Figure 6. Structural equation diagrams showing the paths that predict lnOLT and PF for OLTs (a) and OLTd (b) soils. Note that the direction between lnOLT and PF is different between OLTs and OLTd soils. All significant paths are indicated with a solid line and the unstandardized path coefficient (P < 0.05). All non-significant paths are indicated with a dashed line and 'ns'. The R2 is included where continuous variables are used to predict categorical responses with the logistic regression. Correlations among predictor variables are omitted for simplicity.

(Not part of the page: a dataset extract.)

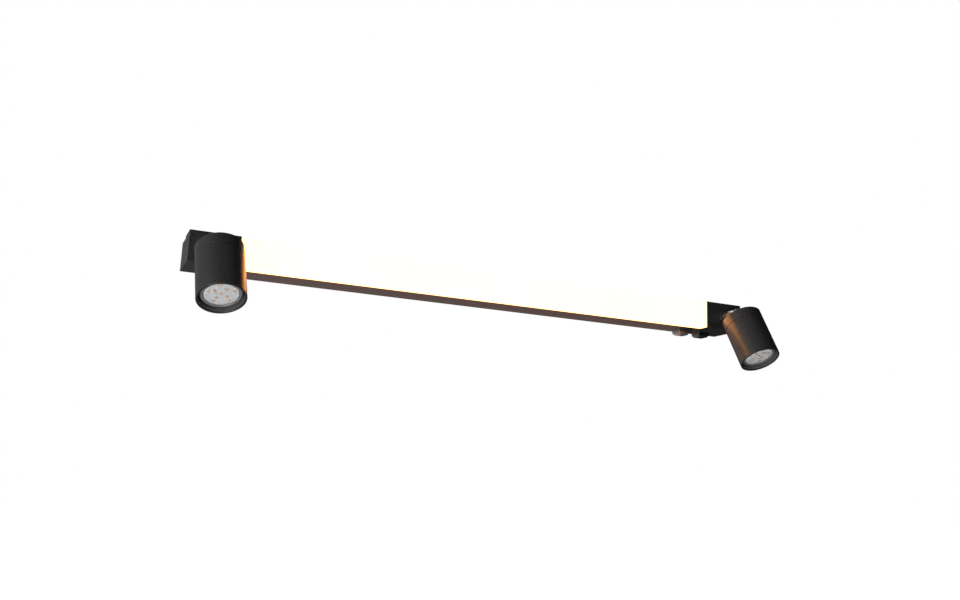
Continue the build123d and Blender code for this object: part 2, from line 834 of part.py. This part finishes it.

Permafrost is tightly coupled to the organic soil layer, an interaction that mediates permafrost degradation in response to regional warming. We analyzed changes in permafrost occurrence and organic layer thickness (OLT) using more than 3000 soil pedons across a mean annual temperature (MAT) gradient. Cause and effect relationships between permafrost probability (PF), OLT, and other topographic factors were investigated using structural equation modeling in a multi-group analysis. Groups were defined by slope, soil texture type, and shallow (<28 cm) versus deep organic (≥28 cm) layers. The probability of observing permafrost sharply increased by 0.32 for every 10-cm OLT increase in shallow OLT soils (OLTs) due to an insulation effect, but PF decreased in deep OLT soils (OLTd) by 0.06 for every 10-cm increase. Across the MAT gradient, PF in sandy soils varied little, but PF in loamy and silty soils decreased substantially from cooler to warmer temperatures. The change in OLT was more heterogeneous across soil texture types—in some there was no change while in others OLTs soils thinned and/or OLTd soils thickened at warmer locations. Furthermore, when soil organic carbon was estimated using a relationship with thickness, the average increase in carbon in OLTd soils was almost four times greater compared to the average decrease in carbon in OLTs soils across all soil types. If soils follow a trajectory of warming that mimics the spatial gradients found today, then heterogeneities of permafrost degradation and organic layer thinning and thickening should be considered in the regional carbon balance.